Ai pani vengono date diverse forme. Ci sono i '' Pani dei Santi ''di forma rotonda, di peso notevole e con i loro segni caratteristici distintivi, i '' Pani da mensa '' ed i pani di piccole dimensioni, la maggior parte di essi, che venivano realizzati a rilievo intagliando l'impasto del pane con forbicine, ditali, pettini , aghi, ecc. cioè con oggetti che venivano correntemente utilizzate nella vita domestica. Dalle abili mani delle donne uscivano delle vere e proprie opere d'arte rappresentanti fiori, germogli, frutti, uccelli, animali, farfalle, panieri ripieni di frutta, colombe, galli, pesciolini, cavallucci marini, margherite, gigli, rose e non mancavano nemmeno le forme che ricordavano l'infanzia, la passione di Gesù o la professione esercitata da S. Giuseppe.
Successivamente alla loro realizzazione i pani poi venivano cotti al forno per essere utilizzati nell'addobbo dell'impalcatura dell'altare che veniva realizzato in una delle stanze più grandi della casa e che assumeva figurativamente la forma di una chiesa.
Un ordine particolare veniva seguito nell'addobbo e nella predisposizione dei pani sui vari livelli dell'altare avendo alcuni di essi un profondo significato simbolico ed al centro ed in alto non mancava mai un quadro rappresentante le figure di Gesù, Maria e Giuseppe.
Davanti l'altare veniva poi posto su di un ricco tappeto un piccolo tavolo per la cena dei '' Santi '' su cui era posata una tovaglia bianca piegata a forma di M ( Maria ), una brocca piena d'acqua e vari vasi di fiori per abbellimento.
Lateralmente venivano poi disposti altri due tavoli su cui trovavano posto altre piccole forme di pane, fiori, bottiglie di vino e piatti di frumento germogliato al buio il cui significato era la rinascita alla vita e l'abbondanza.
Per quanto riguarda l'altro aspetto della festa '' L'invito di S. Giuseppe '' la ragione che si trova alla base di questo atto è in genere il ringraziamento per una grazia ricevuta o richiesta.

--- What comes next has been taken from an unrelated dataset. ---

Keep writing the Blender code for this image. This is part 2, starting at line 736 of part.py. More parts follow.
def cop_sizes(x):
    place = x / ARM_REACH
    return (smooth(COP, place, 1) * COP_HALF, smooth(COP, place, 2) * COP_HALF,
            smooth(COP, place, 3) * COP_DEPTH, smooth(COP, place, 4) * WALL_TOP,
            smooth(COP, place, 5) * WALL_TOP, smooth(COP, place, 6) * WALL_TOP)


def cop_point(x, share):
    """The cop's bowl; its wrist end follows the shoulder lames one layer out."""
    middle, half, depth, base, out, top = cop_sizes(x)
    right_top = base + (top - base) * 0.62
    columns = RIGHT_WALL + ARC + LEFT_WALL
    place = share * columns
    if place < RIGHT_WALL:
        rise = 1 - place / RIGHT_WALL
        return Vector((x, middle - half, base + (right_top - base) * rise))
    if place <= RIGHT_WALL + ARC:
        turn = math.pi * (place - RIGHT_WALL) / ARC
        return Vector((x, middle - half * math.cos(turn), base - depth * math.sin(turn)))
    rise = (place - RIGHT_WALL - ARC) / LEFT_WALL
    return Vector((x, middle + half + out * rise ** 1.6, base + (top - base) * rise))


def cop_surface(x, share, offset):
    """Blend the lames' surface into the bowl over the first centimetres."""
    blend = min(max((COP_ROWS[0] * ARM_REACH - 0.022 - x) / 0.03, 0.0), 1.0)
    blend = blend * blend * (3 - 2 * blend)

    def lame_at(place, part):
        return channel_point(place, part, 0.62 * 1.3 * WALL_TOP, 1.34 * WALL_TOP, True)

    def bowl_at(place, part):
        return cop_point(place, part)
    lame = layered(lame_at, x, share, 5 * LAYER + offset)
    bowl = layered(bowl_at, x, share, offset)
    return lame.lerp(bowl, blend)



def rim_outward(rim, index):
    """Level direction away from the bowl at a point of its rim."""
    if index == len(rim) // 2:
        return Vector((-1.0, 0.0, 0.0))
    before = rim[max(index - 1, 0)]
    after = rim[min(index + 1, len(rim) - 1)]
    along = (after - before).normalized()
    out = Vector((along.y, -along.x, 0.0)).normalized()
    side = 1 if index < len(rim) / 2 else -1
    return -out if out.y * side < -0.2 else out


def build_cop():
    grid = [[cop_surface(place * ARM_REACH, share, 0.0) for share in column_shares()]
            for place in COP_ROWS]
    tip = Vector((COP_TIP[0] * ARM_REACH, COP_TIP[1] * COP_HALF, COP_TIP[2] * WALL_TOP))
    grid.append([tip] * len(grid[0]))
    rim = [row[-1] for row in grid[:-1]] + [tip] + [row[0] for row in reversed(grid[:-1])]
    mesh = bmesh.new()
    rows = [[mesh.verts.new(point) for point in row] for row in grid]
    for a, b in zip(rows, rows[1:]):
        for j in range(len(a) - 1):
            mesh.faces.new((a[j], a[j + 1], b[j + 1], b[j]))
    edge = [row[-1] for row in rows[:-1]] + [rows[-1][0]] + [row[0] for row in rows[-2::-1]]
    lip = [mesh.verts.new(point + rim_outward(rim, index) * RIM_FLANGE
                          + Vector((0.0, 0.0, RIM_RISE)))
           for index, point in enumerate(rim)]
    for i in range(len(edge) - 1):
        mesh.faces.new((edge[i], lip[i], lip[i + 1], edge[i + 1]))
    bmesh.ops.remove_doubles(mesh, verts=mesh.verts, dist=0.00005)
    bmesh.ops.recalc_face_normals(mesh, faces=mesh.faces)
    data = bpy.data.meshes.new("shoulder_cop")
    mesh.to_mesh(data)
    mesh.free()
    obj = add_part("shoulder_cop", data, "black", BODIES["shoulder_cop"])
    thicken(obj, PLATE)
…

Esso consiste nell'invitare per un pranzo o una cena la Sacra Famiglia. La cena sarà poi preparata a spese proprie o se chi fa la promessa non è in buone condizioni economiche con quanto ricavato da una questua di casa in casa iniziata subito dopo Natale nel corso della quale veniva specificato il motivo della raccolta.
Il pranzo o la cena veniva poi realizzata a casa di chi aveva fatto la raccolta in seguito all'allestimento dell'altare oppure come avviene oggi con una apposita cerimonia separata e distinta tenuta in una piazza del paese ed alla quale assiste un pubblico composto dai locali ma anche da persone confluite dal territorio vicinale.

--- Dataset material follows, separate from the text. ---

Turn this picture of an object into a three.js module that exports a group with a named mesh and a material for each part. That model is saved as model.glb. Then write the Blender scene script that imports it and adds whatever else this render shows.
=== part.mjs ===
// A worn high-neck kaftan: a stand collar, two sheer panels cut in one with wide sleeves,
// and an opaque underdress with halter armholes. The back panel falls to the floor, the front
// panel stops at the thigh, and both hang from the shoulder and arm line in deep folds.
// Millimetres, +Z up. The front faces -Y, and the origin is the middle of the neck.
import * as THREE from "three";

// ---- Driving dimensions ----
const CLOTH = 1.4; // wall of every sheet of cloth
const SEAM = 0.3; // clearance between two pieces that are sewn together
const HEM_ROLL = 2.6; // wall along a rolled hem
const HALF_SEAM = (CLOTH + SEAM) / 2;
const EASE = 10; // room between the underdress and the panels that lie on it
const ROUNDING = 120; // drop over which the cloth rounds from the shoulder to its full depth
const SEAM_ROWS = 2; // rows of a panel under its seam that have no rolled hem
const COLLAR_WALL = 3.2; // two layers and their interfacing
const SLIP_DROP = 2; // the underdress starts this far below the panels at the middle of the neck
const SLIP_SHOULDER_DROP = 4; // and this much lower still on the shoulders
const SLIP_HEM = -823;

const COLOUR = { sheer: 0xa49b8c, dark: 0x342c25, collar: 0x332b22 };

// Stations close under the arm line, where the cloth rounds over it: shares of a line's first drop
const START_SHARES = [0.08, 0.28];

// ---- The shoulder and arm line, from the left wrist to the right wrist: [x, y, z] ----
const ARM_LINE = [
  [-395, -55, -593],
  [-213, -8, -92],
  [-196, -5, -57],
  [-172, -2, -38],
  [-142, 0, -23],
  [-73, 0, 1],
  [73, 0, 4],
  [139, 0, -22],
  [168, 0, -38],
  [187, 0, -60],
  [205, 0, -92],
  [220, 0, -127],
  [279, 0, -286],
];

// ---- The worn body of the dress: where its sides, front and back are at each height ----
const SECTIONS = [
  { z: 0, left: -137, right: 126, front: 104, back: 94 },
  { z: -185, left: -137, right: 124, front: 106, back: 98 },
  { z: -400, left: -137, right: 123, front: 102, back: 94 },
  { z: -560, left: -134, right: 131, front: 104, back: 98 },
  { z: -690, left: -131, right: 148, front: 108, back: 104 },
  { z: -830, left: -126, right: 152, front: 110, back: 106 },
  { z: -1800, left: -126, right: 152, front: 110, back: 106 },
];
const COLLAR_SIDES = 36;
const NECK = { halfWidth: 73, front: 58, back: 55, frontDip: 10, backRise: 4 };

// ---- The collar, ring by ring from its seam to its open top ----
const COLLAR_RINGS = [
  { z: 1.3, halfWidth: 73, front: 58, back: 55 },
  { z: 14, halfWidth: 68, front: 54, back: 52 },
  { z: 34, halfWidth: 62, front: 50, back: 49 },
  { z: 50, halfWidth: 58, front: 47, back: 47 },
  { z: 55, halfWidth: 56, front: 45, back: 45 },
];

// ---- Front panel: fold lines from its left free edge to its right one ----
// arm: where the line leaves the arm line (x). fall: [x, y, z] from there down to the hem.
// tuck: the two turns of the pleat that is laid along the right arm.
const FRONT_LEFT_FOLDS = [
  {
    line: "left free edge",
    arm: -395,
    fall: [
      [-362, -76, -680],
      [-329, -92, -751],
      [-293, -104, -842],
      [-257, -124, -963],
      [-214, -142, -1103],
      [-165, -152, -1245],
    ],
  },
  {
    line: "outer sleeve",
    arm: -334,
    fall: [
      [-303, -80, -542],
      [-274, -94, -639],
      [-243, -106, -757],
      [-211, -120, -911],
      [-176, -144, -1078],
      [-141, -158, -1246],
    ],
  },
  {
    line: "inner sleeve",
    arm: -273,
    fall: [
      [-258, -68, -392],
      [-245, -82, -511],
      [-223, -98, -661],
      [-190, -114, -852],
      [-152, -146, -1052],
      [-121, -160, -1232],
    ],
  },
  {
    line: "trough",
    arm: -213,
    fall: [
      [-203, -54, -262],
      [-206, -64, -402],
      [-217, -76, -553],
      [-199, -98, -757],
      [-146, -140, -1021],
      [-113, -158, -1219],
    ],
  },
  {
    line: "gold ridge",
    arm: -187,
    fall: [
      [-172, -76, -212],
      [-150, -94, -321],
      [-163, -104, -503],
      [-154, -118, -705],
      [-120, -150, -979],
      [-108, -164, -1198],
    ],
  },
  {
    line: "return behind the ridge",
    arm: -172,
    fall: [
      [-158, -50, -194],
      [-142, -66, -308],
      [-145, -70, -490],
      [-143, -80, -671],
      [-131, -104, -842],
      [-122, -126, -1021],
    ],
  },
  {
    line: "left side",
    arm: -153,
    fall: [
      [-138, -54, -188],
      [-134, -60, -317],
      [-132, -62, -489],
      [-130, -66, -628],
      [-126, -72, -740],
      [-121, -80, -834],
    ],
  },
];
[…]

Gesù, Maria e Giuseppe sono impersonate da persone non agiate del luogo e l'invito, nel suo complesso, segue un certo rituale che può variare anche da paese a paese.
La cena od il pranzo deve essere costituito da non meno di 19 e non più di 101 pietanze preparate con perizia ed amore e con i prodotti del periodo raccolti dalla terra: verdure, cereali, cavolfiori, patate, asparagi, carciofi, legumi, finocchi. Ad essi si aggiungono anche piatti a base di pesce ma non di carne cadendo il 19 marzo in genere in periodo di quaresima. Il tutto è seguito ancora da frutta secca, dolci, formaggi, ecc..
I commensali non devono toccare il cibo ed è per questo che vengono imboccati dagli addetti. Ogni portata è preceduta dalla sua annunziazione e dalla recita di litanie e preghiere particolariche vengono recitate per l'occasione.
Ciò che poi rimane viene distribuito ai presenti o agli indigenti che ne avessero bisogno.
Altri eventi precedevano, accompagnavano e seguivano la festa, ma di essi oggi per vari motivi si sta perdendo la memoria.
Nei paesi in cui la festa viene ancora realizzata essa può essere considerata un evento che, anche se temporaneamente, rafforza le intese e le conoscenze fra chi vi partecipa e l'organizza e ciò anche se il mondo all'esterno continua a girare imperturbabile ed il tempo inesorabilmente a trascorrere portando via con sè tradizioni che prima o poi sono destinate a scomparire e delle quali rimarranno solo labili ricordi anche se trasformati o modificati dall'evolversi della umana civiltà.
La relazione è stata seguita con interesse ed attenzione dagli ascoltatori ed al suo termine hanno fatto seguito molti interventi da parte dei presenti che hanno posto quesiti, richiesto chiarimenti o apportato alla discussione esperienze anche personali.
Al termine della discussione il Prof. Calia ha offerto all'Associazione il volume '' Dalle Crociate all'Ordine Equestre del Santo Sepolcro in Sicilia '' di cui è l'autore; il prof. Valenti, a nome dell'Associazione ed a ricordo della serata ha contraccambiato con il testo '' Istoria di Trapani '' di Giovan Francesco Pugnatore.
La serata si è quindi conclusa con l'arrivederci a sabato 23 febbraio 2013 alle ore 18.00 nella sede dell'Associazione per il prossimo incontro in programma.